#### [GIVEN REQUEST]
The required output is the exact run of lines from the line containing "Reconstruct the object" to the line containing "the surface. Millimetres.", inclusive, and nothing besides.

Scripts that build objects:
_ _ _
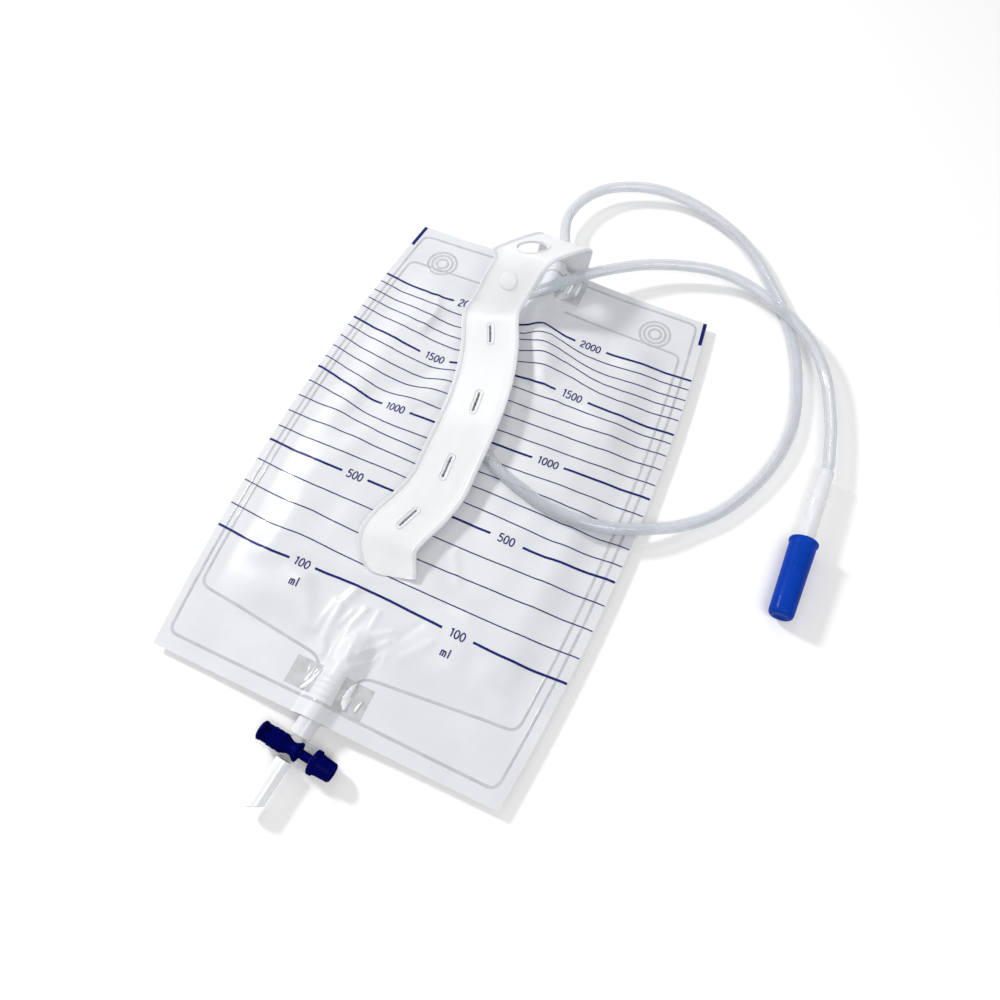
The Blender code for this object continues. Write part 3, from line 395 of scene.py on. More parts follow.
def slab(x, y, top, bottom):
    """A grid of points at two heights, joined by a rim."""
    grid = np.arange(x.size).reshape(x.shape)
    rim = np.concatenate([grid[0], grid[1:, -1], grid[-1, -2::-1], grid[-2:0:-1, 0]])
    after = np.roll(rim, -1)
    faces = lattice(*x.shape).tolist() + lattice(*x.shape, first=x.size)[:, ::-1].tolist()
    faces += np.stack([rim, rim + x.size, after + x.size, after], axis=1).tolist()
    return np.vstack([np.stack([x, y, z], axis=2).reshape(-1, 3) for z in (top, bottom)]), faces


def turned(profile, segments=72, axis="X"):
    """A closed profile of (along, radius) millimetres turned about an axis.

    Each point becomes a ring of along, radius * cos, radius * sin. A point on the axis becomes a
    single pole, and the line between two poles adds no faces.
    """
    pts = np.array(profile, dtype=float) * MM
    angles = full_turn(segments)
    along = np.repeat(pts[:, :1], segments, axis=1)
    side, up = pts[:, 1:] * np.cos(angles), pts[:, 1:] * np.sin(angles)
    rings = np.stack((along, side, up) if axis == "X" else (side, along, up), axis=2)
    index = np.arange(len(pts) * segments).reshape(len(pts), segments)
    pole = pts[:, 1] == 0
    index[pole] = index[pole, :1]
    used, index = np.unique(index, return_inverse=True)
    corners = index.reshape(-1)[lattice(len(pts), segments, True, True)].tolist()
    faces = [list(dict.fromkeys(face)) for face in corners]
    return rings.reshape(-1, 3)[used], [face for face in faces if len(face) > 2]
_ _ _
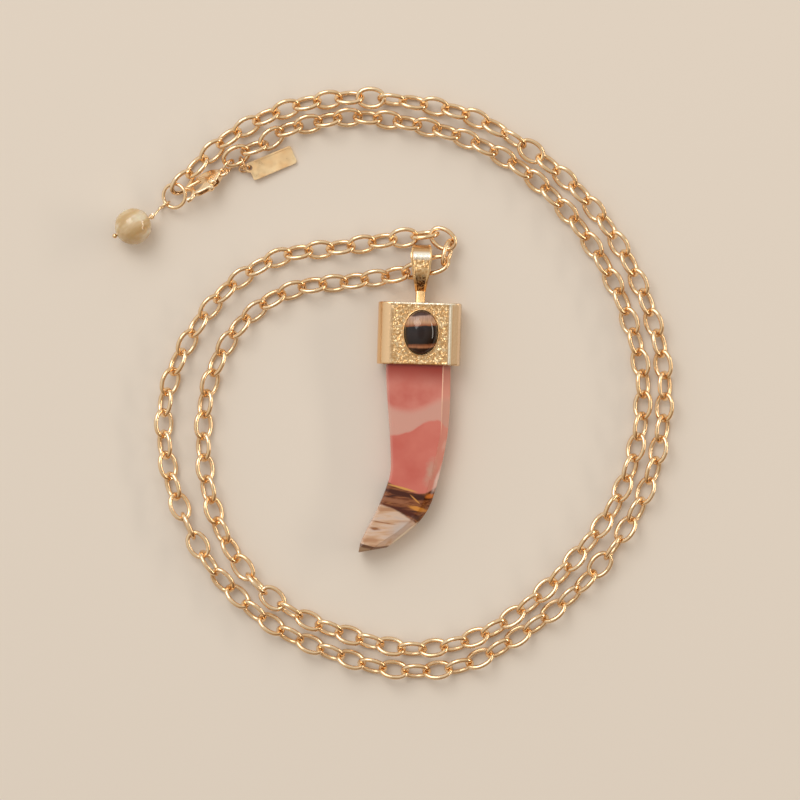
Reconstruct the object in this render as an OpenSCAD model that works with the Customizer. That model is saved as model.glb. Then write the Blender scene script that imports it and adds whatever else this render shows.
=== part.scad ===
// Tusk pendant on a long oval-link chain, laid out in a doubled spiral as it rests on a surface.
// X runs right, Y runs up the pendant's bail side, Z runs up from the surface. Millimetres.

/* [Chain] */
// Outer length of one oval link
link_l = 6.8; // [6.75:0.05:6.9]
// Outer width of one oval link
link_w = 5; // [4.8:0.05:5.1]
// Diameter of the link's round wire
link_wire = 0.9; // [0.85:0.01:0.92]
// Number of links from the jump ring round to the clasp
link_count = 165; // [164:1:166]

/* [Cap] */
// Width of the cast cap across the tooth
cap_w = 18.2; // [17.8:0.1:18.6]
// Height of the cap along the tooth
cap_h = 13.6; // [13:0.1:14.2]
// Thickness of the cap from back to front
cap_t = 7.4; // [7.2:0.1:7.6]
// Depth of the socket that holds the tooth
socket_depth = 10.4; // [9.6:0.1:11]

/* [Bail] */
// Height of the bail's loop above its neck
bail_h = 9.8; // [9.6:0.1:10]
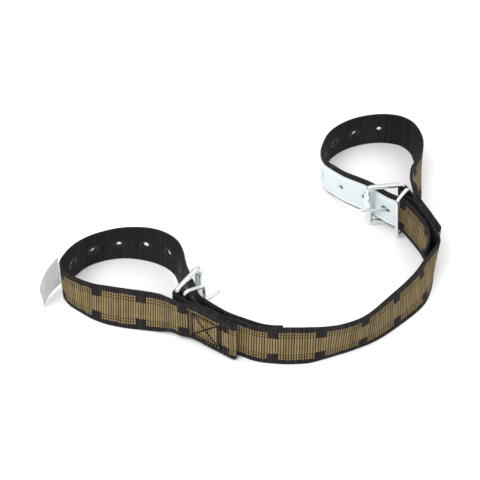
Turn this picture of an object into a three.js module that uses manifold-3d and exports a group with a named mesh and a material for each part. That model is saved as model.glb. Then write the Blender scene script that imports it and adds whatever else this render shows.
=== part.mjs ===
_ _ _
#### [EXERCISE OUTPUT]
Reconstruct the object in this render as an OpenSCAD model that works with the Customizer. That model is saved as model.glb. Then write the Blender scene script that imports it and adds whatever else this render shows.
=== part.scad ===
// Tusk pendant on a long oval-link chain, laid out in a doubled spiral as it rests on a surface.
// X runs right, Y runs up the pendant's bail side, Z runs up from the surface. Millimetres.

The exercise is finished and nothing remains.